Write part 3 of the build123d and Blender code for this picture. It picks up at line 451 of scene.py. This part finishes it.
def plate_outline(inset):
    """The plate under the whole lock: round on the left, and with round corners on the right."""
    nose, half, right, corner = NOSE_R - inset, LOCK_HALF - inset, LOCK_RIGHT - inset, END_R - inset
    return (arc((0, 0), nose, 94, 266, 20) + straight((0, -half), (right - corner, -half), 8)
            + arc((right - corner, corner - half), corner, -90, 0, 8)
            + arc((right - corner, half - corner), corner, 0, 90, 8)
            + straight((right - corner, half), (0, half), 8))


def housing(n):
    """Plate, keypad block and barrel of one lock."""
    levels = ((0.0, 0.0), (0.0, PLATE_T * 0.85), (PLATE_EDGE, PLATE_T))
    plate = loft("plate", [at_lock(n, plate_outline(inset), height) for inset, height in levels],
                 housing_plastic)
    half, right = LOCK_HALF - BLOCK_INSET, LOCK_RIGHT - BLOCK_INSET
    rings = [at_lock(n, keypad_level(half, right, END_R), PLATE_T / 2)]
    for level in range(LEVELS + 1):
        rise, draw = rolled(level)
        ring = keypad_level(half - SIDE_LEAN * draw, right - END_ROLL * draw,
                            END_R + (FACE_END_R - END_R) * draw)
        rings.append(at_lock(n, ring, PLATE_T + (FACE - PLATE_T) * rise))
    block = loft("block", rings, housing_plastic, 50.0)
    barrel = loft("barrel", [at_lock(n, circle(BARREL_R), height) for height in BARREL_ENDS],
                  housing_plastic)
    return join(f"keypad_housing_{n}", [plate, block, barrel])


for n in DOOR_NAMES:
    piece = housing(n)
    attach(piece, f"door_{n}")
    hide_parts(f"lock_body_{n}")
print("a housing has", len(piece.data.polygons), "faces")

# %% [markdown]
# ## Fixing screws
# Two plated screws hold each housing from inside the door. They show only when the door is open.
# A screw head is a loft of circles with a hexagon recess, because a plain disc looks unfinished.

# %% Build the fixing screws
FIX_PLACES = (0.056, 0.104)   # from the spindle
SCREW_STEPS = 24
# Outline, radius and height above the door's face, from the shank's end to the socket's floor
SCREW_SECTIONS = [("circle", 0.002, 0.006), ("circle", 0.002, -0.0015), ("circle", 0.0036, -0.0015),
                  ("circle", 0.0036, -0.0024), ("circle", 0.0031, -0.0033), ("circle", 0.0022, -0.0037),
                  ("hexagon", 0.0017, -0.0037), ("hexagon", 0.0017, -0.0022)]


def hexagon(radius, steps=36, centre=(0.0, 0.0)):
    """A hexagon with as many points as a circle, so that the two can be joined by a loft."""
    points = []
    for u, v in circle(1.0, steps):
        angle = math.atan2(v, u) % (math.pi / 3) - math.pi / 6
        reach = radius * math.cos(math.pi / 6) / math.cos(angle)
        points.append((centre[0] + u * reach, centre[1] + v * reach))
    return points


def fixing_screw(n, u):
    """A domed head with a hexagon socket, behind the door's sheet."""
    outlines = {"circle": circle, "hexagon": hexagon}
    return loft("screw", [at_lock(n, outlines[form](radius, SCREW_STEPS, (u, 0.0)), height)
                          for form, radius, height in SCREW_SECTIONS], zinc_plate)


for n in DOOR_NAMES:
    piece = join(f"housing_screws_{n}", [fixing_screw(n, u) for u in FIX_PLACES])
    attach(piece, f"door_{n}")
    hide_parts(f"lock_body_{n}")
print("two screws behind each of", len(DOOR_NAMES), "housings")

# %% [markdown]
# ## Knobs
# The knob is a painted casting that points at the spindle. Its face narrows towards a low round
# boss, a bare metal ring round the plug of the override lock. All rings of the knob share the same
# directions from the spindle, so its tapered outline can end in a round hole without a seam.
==
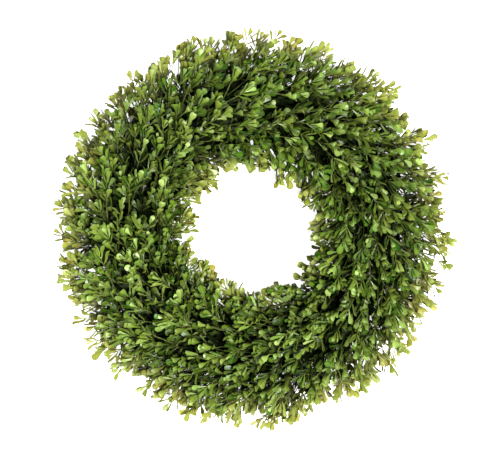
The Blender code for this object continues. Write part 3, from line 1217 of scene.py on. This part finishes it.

| Exercise task |
Extract lines where the string "this" occurs.

| Written answer |
Write part 3 of the build123d and Blender code for this picture. It picks up at line 451 of scene.py. This part finishes it.
The Blender code for this object continues. Write part 3, from line 1217 of scene.py on. This part finishes it.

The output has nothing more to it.